When the lights go up on the evocative wood cabin interior that serves as the setting of Daniel Newton’s THE RANGERS, the appearance of a scraggly-bearded, unshowered figure in a red undershirt and suspenders may have you thinking you’ve wandered into a fever dream starring Lee Marvin. If you’re expecting this particular recluse to break into a rousing chorus about gold dust, however, you’d be severely mistaken.
In this dark three-hander, Zakes (Aidan Scott) and Charlie (Lyle October) find themselves in the Canadian wilderness in search of Zakes’s older brother Desmond (Nicholas Pauling). Patrick Curtis’ design immediately cements the play in its distant northern reality, and the abrupt entrance of two freezing South Africans bickering about how they’ve ended up in this position serves as a compelling starting point to the psychodrama about to play out.
When the brothers meet for the first time in ten years, the reunion isn’t exactly a happy one. The well-meaning Charlie does his best to initiate an honest conversation, but his attempts are met with increasingly aggressive opposition to any kind of dissection of the past.
It becomes clear very early on that Desmond was driven halfway across the world after suffering something unspeakable—something so unspeakable, in fact, that no one’s actually allowed to let the audience in on the secret at any point. A piercing comment on the nature of festering family secrets? Perhaps, but which end of the cult spectrum are we talking: Devilsdorp or just some light namaslaying? Desmond lets his brother in on a recurring revenge dream starring Meryl Streep as an avenging angel, but that’s about as much as he’s willing to divulge about his efforts at coming to terms with his psychic wound.
Pauling’s engrossing as the grizzled Desmond, and Scott and October find a very pleasing rhythm to their quickfire verbal sparring. (If you like witty repartee and deadpan delivery, that’s where this play truly excels, so don’t miss this one.)

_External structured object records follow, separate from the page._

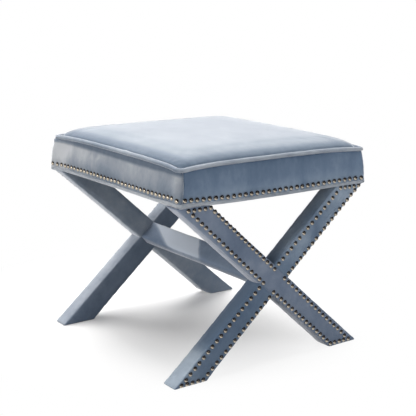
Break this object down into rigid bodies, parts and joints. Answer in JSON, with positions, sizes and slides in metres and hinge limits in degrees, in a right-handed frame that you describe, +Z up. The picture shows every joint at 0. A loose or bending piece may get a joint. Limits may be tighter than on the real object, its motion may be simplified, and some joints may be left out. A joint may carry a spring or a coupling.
{
  "type": "bench ottoman",
  "caption": "Square padded ottoman in velvet, with a crowned welted top, nail-trimmed side bands, and crossed padded legs joined by a padded stretcher.",
  "frame": {"origin": "on the floor under the middle of the seat", "axes": "+Z up, X along the two crossed-leg frames, Y from the front frame to the back one"},
  "size_m": [0.4864, 0.4886, 0.457],
  "materials": {
    "velvet": "short-pile velvet with a soft sheen",
    "cord": "twisted cotton cord",
    "foam": "open-cell upholstery foam",
    "wadding": "soft polyester wadding",
    "plywood": "bare plywood",
    "softwood": "planed and bare",
    "hardwood": "planed and bare",
    "dowel_wood": "smooth and bare",
    "dust_cloth": "thin non-woven cloth",
    "nail_metal": "polished pale nickel",
    "screw_metal": "yellow zinc plating",
    "steel": "zinc plating",
    "glide_plastic": "moulded, matt"
  },
  "bodies": {
    "root": {"top_cover": "velvet", "top_welt": "velvet", "welt_cord": "cord", "band_front": "velvet", "band_back": "velvet", "band_left": "velvet", "band_right": "velvet", "edge_roll": "velvet", "seat_foam": "foam", "side_wadding": "wadding", "seat_deck": "plywood", "rail_front": "softwood", "rail_back": "softwood", "rail_left": "softwood", "rail_right": "softwood", "corner_blocks": "softwood", "deck_screws": "screw_metal", "block_screws": "screw_metal", "dust_cover": "dust_cloth", "leg_studs": "steel", "stud_inserts": "steel", "front_leg_main": "hardwood", "front_leg_cross": "hardwood", "front_main_cover": "velvet", "front_cross_cover_upper": "velvet", "front_cross_cover_lower": "velvet", "front_main_nails": "nail_metal", "front_cross_nails": "nail_metal", "front_glides": "glide_plastic", "back_leg_main": "hardwood", "back_leg_cross": "hardwood", "back_main_cover": "velvet", "back_cross_cover_upper": "velvet", "back_cross_cover_lower": "velvet", "back_main_nails": "nail_metal", "back_cross_nails": "nail_metal", "back_glides": "glide_plastic", "stretcher_board": "hardwood", "stretcher_cover": "velvet", "stretcher_bolts": "steel", "stretcher_washers": "steel", "barrel_nuts": "steel", "stretcher_dowels": "dowel_wood", "band_nails_front": "nail_metal", "band_nails_back": "nail_metal", "band_nails_left": "nail_metal", "band_nails_right": "nail_metal"}
  },
  "joints": []
}
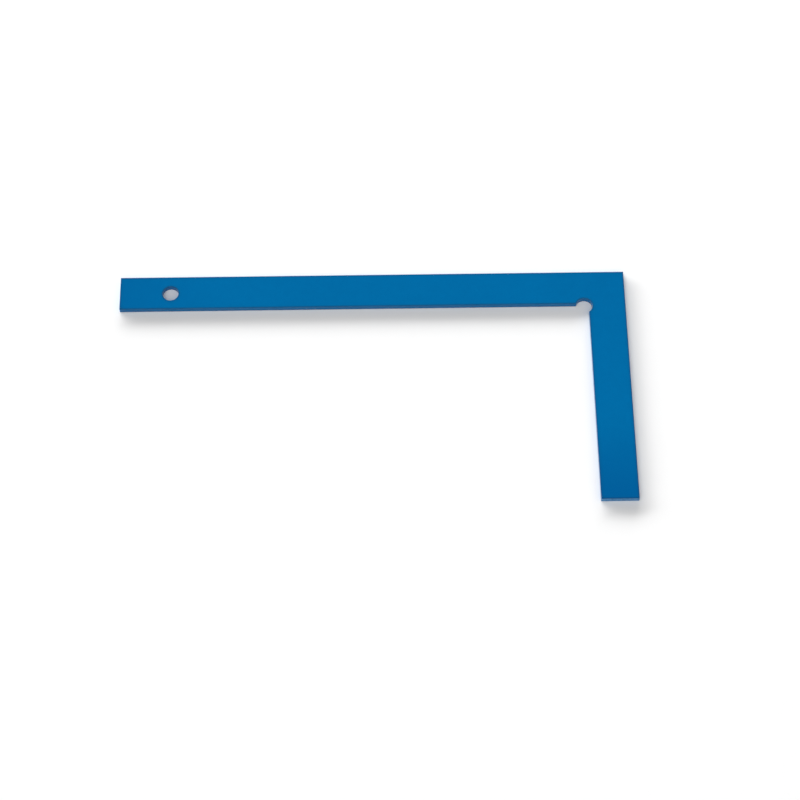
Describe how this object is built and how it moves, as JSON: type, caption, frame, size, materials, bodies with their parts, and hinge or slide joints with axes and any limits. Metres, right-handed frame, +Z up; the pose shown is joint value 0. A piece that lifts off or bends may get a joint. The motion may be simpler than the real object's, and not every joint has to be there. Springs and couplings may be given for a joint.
{
  "type": "flat square",
  "caption": "Flat L-shaped steel square of mitred and welded bar, blue lacquered, with a round inner-corner relief and a hanging hole.",
  "frame": {"origin": "centre of the square's bounding rectangle, on its underside, so it lies flat on z = 0", "axes": "+X along the long leg towards the outer corner, +Y from the short leg's free end towards the long leg, +Z up through the bar's thickness"},
  "size_m": [0.4, 0.2, 0.0045],
  "materials": {
    "leg_lacquer": "smooth satin-gloss blue lacquer over drawn flat steel bar",
    "weld_lacquer": "the same blue lacquer over weld metal ground flush"
  },
  "bodies": {
    "root": {"long_leg": "leg_lacquer", "short_leg": "leg_lacquer", "upper_corner_weld": "weld_lacquer", "lower_corner_weld": "weld_lacquer"}
  },
  "joints": []
}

The play’s populated with all the overt trappings of masculinity as defence mechanism: a remote cabin in the woods, competitive non-veganism, a hunting rifle on the wall, Olympic-level drinking, and repressed childhood trauma. It's a picture that could leave the audience with some uncomfortable questions regarding the unshakeable grip severe trauma has on this country and the possibility that we’re exporting our particular brand of violence and dysfunction to even the remotest corners of the world.
However, the play’s apparent reluctance to explore trauma more explicitly rooted in a South African reality in favour of a less specific spiral into chaos feels like a missed opportunity to encourage deeper reflection. One gets the feeling the show would have benefitted from a longer running time—65 minutes feels like too short a time in which to get to know these complex characters and appreciate how they’ve got to where they are. Still, THE RANGERS is a fast-paced, well-executed reminder that you can’t outrun your past. No matter how far you’re willing to go; your annoying little brother’s always going to find you and drag you right back to where you started.
The Falstaff Play Co. presented THE RANGERS is on at The Baxter Theatre Centre’s Masambe Theatre until 1 April 2023. Tickets are R150 and available online through Webtickets. Block booking, student, and pensioner discounts are available.